**Request**: Only the lines from the line that has "cad_parts[node].hide_render = cad_parts[node].hide_viewport" through the line that has "before = set(bpy.data.objects)" should be reproduced, exactly and with both ends kept.

**Records supplied**:
——————————

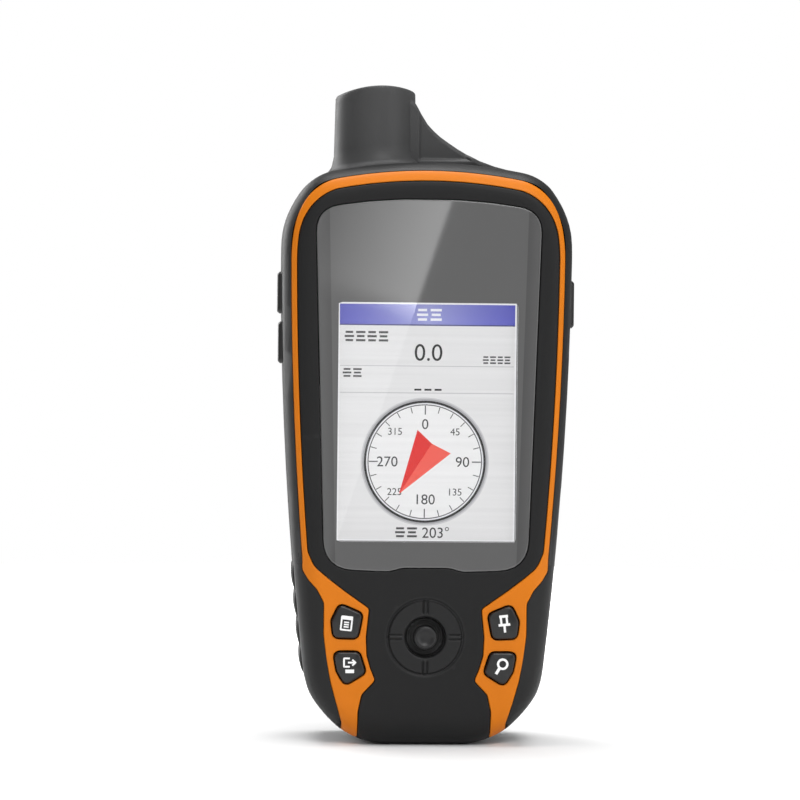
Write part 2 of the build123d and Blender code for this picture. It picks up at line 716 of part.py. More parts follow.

——————————

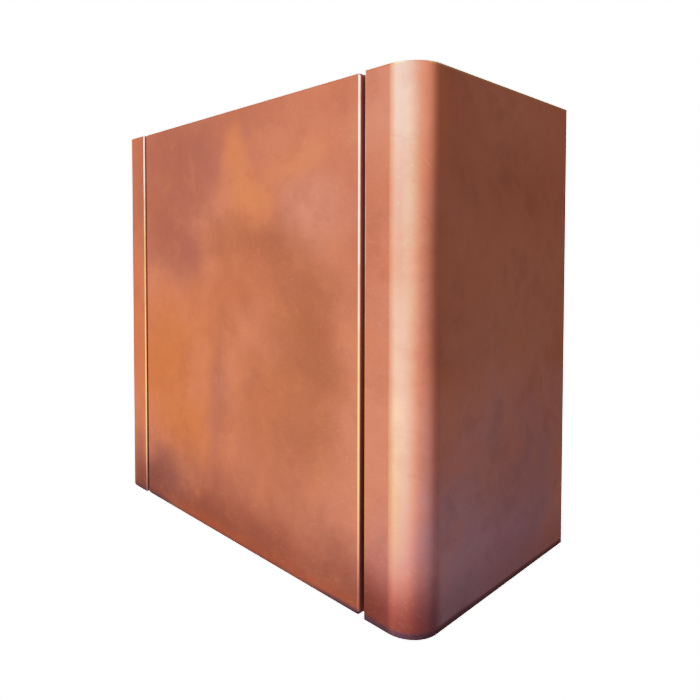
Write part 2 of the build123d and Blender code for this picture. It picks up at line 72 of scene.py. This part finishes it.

——————————

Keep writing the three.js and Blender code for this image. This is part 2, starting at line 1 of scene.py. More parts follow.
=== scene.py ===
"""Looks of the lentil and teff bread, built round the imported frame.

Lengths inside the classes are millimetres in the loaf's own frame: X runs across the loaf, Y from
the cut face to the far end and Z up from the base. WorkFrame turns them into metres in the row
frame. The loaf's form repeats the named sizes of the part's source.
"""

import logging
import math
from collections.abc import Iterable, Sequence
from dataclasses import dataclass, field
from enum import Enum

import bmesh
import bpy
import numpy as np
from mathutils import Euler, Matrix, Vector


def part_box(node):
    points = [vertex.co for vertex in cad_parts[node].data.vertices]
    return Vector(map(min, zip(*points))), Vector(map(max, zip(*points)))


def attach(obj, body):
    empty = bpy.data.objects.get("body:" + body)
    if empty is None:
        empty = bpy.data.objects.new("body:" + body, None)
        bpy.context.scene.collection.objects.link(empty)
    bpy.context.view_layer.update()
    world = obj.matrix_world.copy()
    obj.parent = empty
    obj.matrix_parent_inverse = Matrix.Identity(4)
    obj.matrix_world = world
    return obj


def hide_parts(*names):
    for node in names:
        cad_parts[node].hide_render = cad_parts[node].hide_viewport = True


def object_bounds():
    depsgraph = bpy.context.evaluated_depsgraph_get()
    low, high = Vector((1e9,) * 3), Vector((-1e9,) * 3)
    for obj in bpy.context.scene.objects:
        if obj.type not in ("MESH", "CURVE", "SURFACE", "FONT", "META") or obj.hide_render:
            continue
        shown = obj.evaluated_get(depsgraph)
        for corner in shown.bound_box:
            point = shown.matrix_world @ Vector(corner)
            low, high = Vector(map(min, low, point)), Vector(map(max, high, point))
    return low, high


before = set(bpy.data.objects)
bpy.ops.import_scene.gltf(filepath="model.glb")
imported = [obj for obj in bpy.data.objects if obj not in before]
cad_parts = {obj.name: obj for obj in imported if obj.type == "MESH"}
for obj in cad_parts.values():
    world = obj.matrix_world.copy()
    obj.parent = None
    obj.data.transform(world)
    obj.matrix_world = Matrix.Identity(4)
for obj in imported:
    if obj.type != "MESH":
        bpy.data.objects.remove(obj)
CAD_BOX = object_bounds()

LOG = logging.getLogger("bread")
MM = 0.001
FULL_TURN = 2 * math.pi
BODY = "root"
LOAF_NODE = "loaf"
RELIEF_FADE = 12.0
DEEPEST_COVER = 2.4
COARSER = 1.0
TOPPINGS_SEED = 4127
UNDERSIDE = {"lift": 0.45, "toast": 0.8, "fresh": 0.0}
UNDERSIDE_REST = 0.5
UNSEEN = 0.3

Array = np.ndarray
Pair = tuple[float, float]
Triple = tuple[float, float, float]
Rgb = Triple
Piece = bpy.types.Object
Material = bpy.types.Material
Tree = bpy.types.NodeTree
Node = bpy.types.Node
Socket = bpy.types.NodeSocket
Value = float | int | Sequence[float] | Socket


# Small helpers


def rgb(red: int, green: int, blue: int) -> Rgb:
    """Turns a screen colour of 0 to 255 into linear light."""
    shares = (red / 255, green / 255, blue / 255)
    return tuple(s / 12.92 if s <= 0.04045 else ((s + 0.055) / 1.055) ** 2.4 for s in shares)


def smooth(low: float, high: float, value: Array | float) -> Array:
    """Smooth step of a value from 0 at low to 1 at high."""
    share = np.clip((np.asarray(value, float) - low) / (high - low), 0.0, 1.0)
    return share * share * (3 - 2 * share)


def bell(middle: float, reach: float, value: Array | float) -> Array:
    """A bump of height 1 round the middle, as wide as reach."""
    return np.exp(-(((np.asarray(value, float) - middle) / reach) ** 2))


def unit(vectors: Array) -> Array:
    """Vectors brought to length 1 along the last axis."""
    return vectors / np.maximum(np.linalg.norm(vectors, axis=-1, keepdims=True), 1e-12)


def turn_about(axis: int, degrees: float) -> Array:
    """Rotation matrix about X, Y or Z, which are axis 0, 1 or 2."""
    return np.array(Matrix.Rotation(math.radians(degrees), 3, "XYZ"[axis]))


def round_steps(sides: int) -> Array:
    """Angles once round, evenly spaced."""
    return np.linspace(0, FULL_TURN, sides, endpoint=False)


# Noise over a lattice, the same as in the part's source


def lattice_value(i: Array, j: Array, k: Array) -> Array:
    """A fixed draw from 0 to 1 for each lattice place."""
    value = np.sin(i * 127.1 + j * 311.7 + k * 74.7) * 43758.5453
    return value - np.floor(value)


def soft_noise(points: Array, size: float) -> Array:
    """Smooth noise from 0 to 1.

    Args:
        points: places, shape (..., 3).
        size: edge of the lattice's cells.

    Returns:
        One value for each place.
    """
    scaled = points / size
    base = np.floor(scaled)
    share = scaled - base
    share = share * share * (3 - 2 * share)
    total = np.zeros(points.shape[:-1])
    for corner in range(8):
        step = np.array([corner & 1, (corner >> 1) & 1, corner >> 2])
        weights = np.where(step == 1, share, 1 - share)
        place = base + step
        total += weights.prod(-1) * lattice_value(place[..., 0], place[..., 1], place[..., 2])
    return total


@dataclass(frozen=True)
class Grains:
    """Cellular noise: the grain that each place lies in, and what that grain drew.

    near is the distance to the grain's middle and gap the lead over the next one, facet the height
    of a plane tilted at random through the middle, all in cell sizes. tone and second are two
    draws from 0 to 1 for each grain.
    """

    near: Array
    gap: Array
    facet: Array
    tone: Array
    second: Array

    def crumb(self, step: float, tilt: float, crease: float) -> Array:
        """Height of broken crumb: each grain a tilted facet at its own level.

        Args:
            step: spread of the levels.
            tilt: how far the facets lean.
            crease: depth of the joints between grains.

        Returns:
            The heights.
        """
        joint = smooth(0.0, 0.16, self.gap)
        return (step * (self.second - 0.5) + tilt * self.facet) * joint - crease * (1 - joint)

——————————

**Finished task**:
        cad_parts[node].hide_render = cad_parts[node].hide_viewport = True


def object_bounds():
    depsgraph = bpy.context.evaluated_depsgraph_get()
    low, high = Vector((1e9,) * 3), Vector((-1e9,) * 3)
    for obj in bpy.context.scene.objects:
        if obj.type not in ("MESH", "CURVE", "SURFACE", "FONT", "META") or obj.hide_render:
            continue
        shown = obj.evaluated_get(depsgraph)
        for corner in shown.bound_box:
            point = shown.matrix_world @ Vector(corner)
            low, high = Vector(map(min, low, point)), Vector(map(max, high, point))
    return low, high


before = set(bpy.data.objects)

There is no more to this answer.